TO DO: Going from the top of the data below, give again each line through the one containing "return out, s[-1]", both ends kept.

___ SUPPLIED DATA ___

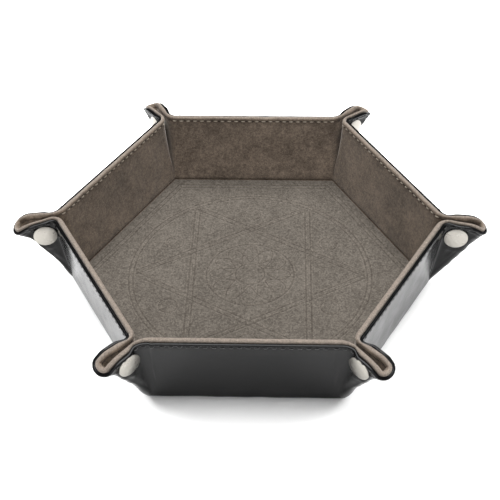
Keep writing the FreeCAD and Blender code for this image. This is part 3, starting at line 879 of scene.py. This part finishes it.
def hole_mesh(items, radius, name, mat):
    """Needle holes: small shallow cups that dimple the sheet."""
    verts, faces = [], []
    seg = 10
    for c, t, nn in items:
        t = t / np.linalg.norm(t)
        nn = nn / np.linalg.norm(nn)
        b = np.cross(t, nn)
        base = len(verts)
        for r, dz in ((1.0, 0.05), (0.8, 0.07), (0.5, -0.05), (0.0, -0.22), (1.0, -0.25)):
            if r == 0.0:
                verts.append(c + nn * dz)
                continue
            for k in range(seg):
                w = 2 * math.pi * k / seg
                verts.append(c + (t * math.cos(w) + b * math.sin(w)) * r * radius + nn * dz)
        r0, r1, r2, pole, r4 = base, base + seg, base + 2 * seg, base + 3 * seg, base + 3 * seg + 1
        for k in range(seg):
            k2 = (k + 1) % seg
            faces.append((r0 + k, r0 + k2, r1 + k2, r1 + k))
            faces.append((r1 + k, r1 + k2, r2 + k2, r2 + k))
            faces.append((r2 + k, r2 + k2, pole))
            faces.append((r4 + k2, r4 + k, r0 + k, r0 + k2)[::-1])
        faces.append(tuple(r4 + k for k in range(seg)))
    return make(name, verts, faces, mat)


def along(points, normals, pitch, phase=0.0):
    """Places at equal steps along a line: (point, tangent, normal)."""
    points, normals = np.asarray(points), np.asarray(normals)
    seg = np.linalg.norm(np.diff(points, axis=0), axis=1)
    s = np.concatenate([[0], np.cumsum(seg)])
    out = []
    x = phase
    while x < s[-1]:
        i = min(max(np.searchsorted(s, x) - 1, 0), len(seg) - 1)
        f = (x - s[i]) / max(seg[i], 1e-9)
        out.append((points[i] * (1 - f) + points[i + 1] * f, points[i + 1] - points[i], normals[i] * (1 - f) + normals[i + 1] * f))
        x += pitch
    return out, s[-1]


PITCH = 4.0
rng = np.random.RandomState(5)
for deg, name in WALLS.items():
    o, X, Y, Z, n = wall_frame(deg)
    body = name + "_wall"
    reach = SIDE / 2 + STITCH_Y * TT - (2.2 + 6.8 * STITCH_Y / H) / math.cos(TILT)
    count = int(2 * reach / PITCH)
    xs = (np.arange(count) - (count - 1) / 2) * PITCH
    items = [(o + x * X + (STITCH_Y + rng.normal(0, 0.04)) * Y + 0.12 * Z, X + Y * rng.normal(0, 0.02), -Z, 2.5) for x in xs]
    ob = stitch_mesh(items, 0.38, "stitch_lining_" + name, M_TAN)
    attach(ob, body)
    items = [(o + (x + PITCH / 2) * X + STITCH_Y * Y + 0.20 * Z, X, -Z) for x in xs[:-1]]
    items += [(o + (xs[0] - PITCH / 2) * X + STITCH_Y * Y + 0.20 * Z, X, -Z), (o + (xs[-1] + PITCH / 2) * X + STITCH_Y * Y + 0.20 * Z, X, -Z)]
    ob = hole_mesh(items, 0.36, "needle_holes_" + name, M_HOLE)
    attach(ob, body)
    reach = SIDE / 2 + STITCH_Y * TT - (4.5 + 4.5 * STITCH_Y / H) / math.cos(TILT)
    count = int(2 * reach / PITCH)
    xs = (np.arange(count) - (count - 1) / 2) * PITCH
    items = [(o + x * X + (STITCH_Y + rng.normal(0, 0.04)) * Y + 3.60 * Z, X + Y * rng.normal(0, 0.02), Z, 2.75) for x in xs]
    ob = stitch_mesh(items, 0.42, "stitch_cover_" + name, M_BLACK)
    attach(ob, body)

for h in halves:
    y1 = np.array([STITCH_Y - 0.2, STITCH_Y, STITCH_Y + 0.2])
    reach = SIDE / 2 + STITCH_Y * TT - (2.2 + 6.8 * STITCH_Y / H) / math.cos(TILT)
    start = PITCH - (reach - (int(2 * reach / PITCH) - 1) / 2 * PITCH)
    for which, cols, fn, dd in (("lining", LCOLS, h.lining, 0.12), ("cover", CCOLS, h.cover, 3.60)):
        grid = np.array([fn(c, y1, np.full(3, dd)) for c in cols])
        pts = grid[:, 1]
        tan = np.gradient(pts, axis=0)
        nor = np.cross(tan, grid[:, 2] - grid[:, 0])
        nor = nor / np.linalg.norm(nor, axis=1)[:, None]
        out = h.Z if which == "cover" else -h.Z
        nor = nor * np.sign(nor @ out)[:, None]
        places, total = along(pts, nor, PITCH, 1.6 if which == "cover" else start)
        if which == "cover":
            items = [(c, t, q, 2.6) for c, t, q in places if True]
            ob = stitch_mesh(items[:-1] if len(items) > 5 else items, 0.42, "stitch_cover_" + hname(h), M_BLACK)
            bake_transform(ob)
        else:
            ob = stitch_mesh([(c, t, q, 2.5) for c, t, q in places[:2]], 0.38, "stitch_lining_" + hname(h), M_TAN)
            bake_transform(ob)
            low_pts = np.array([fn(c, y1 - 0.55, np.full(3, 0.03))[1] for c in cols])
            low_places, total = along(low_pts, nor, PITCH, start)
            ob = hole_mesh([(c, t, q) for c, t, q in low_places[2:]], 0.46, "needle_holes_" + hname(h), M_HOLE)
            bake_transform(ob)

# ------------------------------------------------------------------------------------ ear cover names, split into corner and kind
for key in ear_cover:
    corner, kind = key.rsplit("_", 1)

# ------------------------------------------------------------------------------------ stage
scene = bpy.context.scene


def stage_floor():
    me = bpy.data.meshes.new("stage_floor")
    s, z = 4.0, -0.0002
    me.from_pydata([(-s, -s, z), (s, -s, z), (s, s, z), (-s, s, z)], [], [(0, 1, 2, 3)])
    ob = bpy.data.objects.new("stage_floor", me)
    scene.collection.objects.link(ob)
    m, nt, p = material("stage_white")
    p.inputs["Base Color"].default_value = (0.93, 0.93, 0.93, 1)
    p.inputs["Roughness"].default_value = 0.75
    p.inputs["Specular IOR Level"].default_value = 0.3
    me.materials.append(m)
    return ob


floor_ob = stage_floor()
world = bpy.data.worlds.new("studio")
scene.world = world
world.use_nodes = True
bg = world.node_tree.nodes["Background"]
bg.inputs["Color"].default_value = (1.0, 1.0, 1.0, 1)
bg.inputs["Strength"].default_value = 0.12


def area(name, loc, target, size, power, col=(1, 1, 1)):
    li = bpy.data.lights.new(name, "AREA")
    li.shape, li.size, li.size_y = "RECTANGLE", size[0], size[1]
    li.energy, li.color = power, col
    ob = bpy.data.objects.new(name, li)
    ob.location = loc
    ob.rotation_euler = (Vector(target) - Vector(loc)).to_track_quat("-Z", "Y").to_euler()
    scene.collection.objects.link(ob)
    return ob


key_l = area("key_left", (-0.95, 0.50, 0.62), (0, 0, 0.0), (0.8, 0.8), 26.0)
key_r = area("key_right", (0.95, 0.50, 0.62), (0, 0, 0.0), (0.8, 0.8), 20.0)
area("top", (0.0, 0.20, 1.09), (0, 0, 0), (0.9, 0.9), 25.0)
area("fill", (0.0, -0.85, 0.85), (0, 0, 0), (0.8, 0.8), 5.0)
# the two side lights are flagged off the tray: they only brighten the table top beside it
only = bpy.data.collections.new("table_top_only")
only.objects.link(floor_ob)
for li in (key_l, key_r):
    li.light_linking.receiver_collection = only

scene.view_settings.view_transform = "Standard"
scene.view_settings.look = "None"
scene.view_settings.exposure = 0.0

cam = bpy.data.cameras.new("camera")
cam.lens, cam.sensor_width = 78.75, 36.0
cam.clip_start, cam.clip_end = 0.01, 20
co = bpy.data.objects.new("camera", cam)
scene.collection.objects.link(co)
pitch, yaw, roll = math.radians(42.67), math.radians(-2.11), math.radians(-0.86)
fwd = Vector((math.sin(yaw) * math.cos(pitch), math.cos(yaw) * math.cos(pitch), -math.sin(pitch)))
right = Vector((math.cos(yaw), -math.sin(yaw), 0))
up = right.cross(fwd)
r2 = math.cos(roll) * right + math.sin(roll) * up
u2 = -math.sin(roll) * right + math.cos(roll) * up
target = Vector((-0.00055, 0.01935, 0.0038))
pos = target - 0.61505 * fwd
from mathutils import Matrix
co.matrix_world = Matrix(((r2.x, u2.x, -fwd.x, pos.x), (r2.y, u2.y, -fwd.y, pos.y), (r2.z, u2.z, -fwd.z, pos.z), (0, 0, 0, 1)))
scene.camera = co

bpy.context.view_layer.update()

___

ANSWER TO THE TASK:
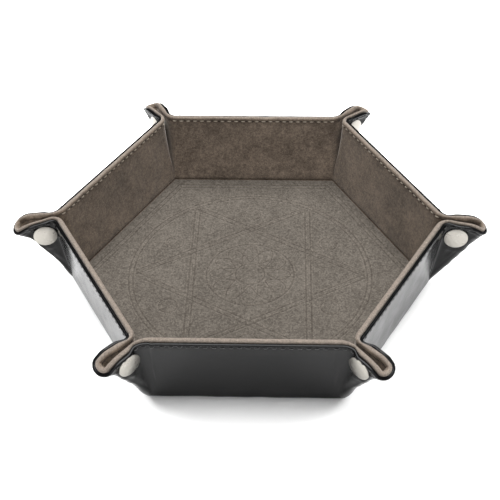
Keep writing the FreeCAD and Blender code for this image. This is part 3, starting at line 879 of scene.py. This part finishes it.
def hole_mesh(items, radius, name, mat):
    """Needle holes: small shallow cups that dimple the sheet."""
    verts, faces = [], []
    seg = 10
    for c, t, nn in items:
        t = t / np.linalg.norm(t)
        nn = nn / np.linalg.norm(nn)
        b = np.cross(t, nn)
        base = len(verts)
        for r, dz in ((1.0, 0.05), (0.8, 0.07), (0.5, -0.05), (0.0, -0.22), (1.0, -0.25)):
            if r == 0.0:
                verts.append(c + nn * dz)
                continue
            for k in range(seg):
                w = 2 * math.pi * k / seg
                verts.append(c + (t * math.cos(w) + b * math.sin(w)) * r * radius + nn * dz)
        r0, r1, r2, pole, r4 = base, base + seg, base + 2 * seg, base + 3 * seg, base + 3 * seg + 1
        for k in range(seg):
            k2 = (k + 1) % seg
            faces.append((r0 + k, r0 + k2, r1 + k2, r1 + k))
            faces.append((r1 + k, r1 + k2, r2 + k2, r2 + k))
            faces.append((r2 + k, r2 + k2, pole))
            faces.append((r4 + k2, r4 + k, r0 + k, r0 + k2)[::-1])
        faces.append(tuple(r4 + k for k in range(seg)))
    return make(name, verts, faces, mat)


def along(points, normals, pitch, phase=0.0):
    """Places at equal steps along a line: (point, tangent, normal)."""
    points, normals = np.asarray(points), np.asarray(normals)
    seg = np.linalg.norm(np.diff(points, axis=0), axis=1)
    s = np.concatenate([[0], np.cumsum(seg)])
    out = []
    x = phase
    while x < s[-1]:
        i = min(max(np.searchsorted(s, x) - 1, 0), len(seg) - 1)
        f = (x - s[i]) / max(seg[i], 1e-9)
        out.append((points[i] * (1 - f) + points[i + 1] * f, points[i + 1] - points[i], normals[i] * (1 - f) + normals[i + 1] * f))
        x += pitch
    return out, s[-1]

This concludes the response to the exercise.